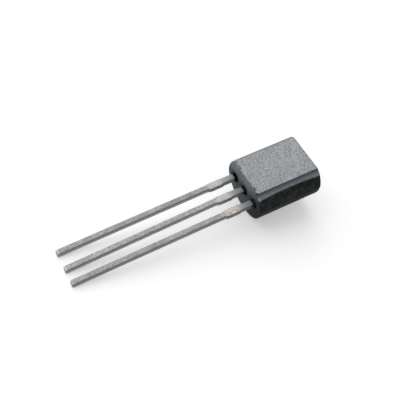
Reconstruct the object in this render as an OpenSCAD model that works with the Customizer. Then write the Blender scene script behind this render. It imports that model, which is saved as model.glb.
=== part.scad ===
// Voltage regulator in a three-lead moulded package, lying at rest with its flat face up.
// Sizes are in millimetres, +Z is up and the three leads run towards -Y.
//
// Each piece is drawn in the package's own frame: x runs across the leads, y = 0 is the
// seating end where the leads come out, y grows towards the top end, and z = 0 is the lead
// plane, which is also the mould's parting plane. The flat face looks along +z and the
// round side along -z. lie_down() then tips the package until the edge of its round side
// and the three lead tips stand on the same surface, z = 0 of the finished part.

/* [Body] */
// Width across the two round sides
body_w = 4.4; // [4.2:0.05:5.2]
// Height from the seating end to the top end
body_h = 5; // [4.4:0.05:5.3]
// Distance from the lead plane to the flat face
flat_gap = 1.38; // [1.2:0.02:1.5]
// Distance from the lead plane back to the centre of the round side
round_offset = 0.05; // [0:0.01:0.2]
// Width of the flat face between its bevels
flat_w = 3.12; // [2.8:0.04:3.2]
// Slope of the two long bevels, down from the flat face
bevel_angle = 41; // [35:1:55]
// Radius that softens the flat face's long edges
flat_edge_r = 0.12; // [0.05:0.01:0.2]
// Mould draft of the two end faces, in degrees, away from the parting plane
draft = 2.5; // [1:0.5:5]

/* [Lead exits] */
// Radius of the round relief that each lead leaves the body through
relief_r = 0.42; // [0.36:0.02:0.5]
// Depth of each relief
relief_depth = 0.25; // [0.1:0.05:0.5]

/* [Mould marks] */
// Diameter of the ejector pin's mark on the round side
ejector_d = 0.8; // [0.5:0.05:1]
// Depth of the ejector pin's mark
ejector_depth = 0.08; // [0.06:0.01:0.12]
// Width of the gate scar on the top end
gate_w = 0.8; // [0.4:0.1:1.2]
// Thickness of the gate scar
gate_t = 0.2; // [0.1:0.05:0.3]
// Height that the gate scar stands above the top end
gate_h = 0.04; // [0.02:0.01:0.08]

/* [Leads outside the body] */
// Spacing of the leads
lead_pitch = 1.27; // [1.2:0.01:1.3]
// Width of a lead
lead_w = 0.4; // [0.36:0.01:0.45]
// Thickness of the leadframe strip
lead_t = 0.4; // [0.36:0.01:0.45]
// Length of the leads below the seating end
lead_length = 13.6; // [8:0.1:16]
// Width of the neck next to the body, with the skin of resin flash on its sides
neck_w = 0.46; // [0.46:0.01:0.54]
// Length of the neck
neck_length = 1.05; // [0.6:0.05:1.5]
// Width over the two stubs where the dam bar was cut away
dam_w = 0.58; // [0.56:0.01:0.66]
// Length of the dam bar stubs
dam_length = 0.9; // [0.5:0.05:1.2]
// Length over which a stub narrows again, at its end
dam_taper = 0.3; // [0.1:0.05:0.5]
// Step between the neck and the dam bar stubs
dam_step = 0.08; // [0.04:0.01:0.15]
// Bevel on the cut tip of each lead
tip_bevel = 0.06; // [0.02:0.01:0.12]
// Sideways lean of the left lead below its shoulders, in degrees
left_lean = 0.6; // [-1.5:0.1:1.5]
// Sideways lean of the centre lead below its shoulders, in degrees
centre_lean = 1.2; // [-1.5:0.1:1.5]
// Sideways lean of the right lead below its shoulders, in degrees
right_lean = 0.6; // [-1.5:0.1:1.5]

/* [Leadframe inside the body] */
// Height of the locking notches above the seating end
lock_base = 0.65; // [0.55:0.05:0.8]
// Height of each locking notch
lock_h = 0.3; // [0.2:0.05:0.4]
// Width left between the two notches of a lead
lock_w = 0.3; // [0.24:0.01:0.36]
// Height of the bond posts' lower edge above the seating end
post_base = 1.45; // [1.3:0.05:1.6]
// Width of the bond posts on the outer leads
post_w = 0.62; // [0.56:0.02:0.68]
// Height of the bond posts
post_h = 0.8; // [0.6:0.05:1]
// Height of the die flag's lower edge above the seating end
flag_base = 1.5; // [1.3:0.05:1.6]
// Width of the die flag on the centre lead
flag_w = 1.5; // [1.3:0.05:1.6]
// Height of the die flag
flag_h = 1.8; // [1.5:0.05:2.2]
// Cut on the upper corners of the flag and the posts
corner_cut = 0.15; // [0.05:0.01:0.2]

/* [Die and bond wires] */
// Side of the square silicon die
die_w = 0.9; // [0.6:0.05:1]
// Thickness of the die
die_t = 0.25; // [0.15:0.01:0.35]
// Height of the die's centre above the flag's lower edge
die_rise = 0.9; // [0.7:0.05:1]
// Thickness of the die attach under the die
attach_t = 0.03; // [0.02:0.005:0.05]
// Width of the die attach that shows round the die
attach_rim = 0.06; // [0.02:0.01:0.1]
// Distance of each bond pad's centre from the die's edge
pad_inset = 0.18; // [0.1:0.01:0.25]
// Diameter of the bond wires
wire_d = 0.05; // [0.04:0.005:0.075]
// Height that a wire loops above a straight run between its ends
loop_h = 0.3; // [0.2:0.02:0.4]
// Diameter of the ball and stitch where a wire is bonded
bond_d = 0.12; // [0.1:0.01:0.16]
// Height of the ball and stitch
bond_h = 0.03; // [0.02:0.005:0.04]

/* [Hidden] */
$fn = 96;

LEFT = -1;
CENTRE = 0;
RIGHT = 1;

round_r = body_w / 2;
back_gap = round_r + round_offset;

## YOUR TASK
Please write out the material word for word from its first line through the line holding "the finished part.", including both, and no line past it.

## REPLY TO THE TASK
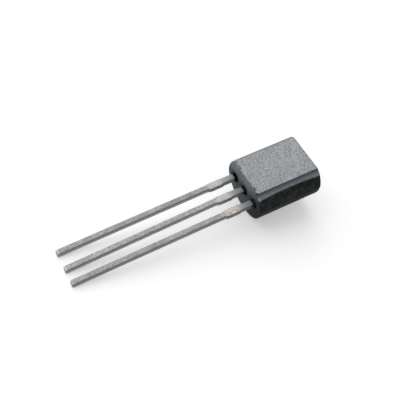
Reconstruct the object in this render as an OpenSCAD model that works with the Customizer. Then write the Blender scene script behind this render. It imports that model, which is saved as model.glb.
=== part.scad ===
// Voltage regulator in a three-lead moulded package, lying at rest with its flat face up.
// Sizes are in millimetres, +Z is up and the three leads run towards -Y.
//
// Each piece is drawn in the package's own frame: x runs across the leads, y = 0 is the
// seating end where the leads come out, y grows towards the top end, and z = 0 is the lead
// plane, which is also the mould's parting plane. The flat face looks along +z and the
// round side along -z. lie_down() then tips the package until the edge of its round side
// and the three lead tips stand on the same surface, z = 0 of the finished part.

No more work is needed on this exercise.